## Data for this exercise
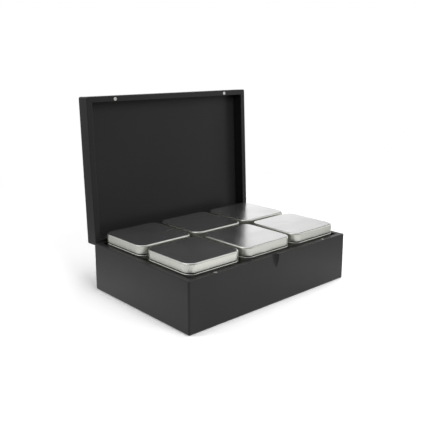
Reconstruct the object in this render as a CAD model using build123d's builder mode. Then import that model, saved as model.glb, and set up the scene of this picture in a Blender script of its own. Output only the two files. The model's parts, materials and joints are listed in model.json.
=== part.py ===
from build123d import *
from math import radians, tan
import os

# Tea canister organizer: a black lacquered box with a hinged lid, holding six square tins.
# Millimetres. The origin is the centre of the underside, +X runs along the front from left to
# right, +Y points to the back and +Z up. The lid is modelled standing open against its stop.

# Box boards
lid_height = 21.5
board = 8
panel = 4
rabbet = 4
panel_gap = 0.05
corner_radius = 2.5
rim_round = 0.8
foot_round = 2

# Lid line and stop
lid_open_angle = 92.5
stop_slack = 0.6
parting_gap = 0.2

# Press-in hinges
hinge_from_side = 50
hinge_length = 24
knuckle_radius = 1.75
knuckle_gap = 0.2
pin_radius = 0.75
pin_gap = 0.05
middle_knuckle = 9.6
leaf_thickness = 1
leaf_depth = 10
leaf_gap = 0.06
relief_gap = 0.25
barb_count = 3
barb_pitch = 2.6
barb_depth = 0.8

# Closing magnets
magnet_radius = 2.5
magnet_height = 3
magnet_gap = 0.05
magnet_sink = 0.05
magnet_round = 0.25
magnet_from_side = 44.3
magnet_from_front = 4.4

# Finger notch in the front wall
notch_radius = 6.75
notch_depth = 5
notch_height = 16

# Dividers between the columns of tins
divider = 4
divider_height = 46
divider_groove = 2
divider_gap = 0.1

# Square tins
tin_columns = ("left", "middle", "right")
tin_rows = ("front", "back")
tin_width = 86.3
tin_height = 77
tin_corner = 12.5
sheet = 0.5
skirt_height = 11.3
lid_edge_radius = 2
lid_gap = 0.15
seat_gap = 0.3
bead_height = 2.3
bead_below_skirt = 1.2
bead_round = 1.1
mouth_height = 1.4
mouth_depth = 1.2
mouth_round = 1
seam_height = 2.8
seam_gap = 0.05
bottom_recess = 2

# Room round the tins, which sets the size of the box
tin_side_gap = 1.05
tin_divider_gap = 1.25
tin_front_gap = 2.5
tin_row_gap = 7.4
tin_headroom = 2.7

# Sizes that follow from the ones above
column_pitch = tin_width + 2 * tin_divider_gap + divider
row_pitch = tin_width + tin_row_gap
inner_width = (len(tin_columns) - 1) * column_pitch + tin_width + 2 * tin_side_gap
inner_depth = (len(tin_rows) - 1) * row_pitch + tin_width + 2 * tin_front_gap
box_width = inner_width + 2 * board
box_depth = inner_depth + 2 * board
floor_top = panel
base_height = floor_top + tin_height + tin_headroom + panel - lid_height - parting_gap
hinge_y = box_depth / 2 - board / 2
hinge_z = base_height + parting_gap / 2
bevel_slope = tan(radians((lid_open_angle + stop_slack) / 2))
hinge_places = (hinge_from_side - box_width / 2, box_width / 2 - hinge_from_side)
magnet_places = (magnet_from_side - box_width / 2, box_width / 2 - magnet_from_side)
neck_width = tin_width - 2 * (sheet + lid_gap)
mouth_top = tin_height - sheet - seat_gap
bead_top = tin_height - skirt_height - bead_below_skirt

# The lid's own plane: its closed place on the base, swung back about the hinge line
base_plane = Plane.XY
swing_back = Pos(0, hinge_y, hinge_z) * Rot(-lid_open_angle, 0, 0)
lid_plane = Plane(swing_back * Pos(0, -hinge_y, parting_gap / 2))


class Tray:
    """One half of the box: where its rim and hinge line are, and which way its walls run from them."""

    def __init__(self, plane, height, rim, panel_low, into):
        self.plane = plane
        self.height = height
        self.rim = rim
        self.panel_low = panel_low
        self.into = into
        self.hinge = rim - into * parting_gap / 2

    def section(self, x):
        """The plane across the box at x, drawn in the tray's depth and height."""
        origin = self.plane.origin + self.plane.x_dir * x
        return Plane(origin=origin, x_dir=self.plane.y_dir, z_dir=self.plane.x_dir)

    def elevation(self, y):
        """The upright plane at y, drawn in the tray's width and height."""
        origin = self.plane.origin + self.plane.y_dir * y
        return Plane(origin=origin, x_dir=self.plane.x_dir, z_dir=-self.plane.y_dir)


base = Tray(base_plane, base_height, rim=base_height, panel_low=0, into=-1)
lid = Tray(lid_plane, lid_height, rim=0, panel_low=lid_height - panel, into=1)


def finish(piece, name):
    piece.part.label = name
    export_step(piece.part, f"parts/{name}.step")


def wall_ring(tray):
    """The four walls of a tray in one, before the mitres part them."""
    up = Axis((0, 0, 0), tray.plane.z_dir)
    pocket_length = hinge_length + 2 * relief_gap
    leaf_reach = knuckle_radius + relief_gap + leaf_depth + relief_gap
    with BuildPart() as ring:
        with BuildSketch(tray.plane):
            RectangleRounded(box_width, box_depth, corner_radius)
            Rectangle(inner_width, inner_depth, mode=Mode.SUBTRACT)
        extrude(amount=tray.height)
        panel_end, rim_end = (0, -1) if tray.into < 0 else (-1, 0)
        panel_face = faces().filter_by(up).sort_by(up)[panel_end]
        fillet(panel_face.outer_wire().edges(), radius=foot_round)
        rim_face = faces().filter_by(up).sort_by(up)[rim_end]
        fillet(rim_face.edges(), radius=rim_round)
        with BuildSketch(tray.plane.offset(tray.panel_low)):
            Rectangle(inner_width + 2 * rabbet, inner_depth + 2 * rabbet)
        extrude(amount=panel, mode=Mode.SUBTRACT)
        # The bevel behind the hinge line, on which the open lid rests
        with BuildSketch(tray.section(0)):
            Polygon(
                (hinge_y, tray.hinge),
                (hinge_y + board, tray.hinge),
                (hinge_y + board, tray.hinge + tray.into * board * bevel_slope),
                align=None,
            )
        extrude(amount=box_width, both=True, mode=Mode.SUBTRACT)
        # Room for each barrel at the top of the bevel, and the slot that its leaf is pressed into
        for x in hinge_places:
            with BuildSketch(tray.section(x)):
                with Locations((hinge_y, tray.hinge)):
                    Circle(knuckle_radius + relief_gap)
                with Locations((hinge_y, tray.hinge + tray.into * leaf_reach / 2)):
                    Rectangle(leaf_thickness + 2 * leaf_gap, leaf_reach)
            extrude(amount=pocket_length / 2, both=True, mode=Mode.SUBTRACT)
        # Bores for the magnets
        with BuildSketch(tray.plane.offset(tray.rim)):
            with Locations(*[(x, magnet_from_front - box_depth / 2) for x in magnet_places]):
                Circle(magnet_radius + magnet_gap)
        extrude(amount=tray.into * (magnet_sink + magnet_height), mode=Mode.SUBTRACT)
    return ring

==

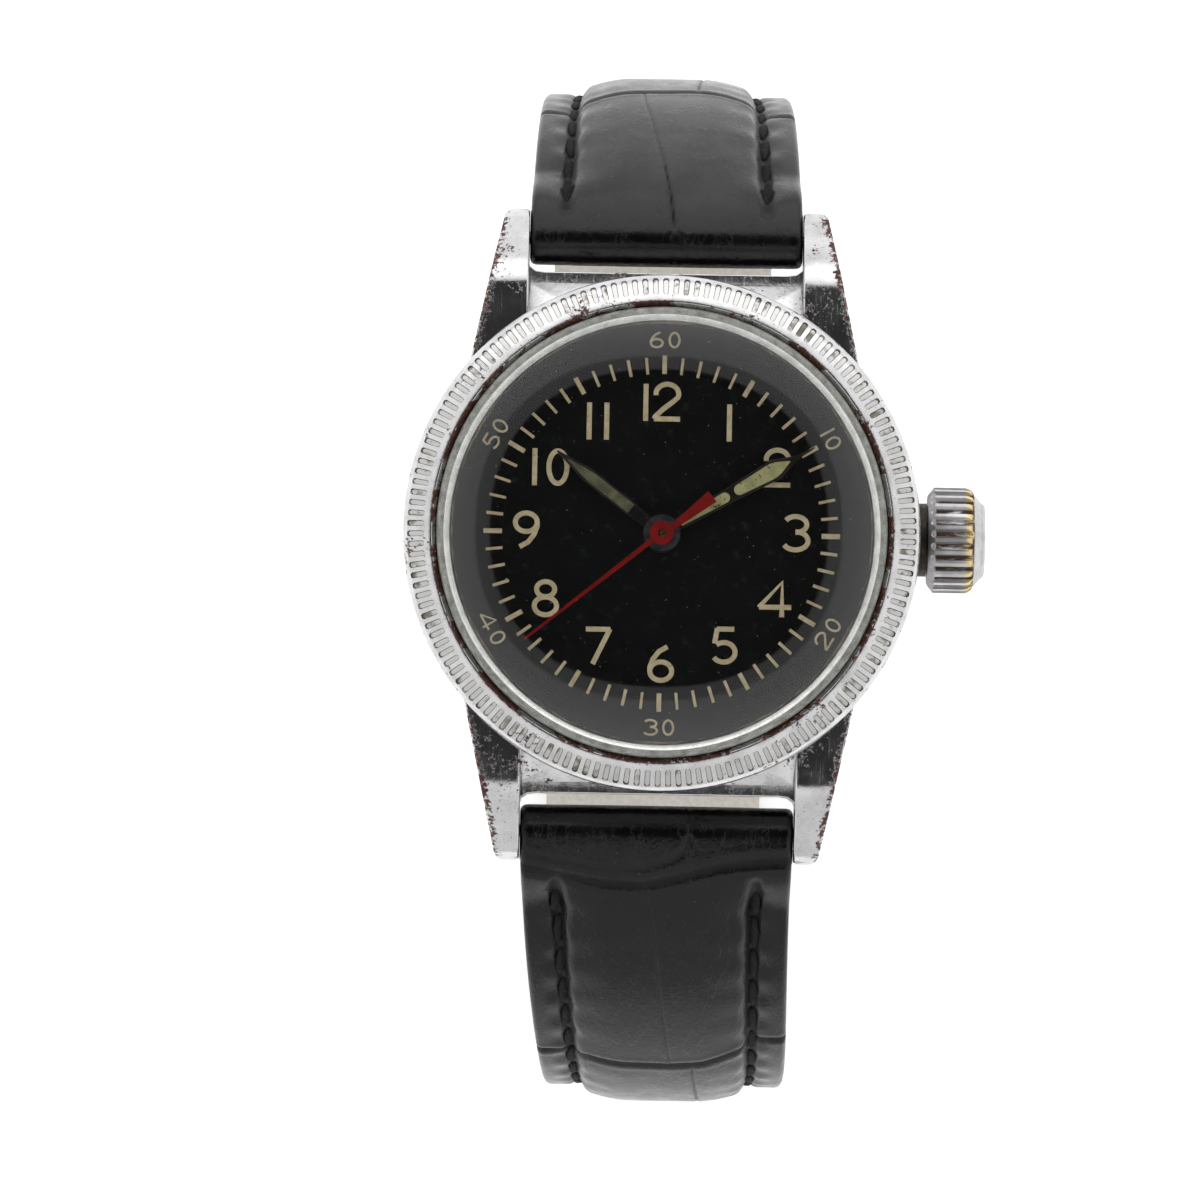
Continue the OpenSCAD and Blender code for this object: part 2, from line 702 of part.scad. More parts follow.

## Exercise objective
Copy verbatim the line that contains "Reconstruct the object", the line that contains "parting_gap = 0.2", and all lines between them.

## Result of the task
Reconstruct the object in this render as a CAD model using build123d's builder mode. Then import that model, saved as model.glb, and set up the scene of this picture in a Blender script of its own. Output only the two files. The model's parts, materials and joints are listed in model.json.
=== part.py ===
from build123d import *
from math import radians, tan
import os

# Tea canister organizer: a black lacquered box with a hinged lid, holding six square tins.
# Millimetres. The origin is the centre of the underside, +X runs along the front from left to
# right, +Y points to the back and +Z up. The lid is modelled standing open against its stop.

# Box boards
lid_height = 21.5
board = 8
panel = 4
rabbet = 4
panel_gap = 0.05
corner_radius = 2.5
rim_round = 0.8
foot_round = 2

# Lid line and stop
lid_open_angle = 92.5
stop_slack = 0.6
parting_gap = 0.2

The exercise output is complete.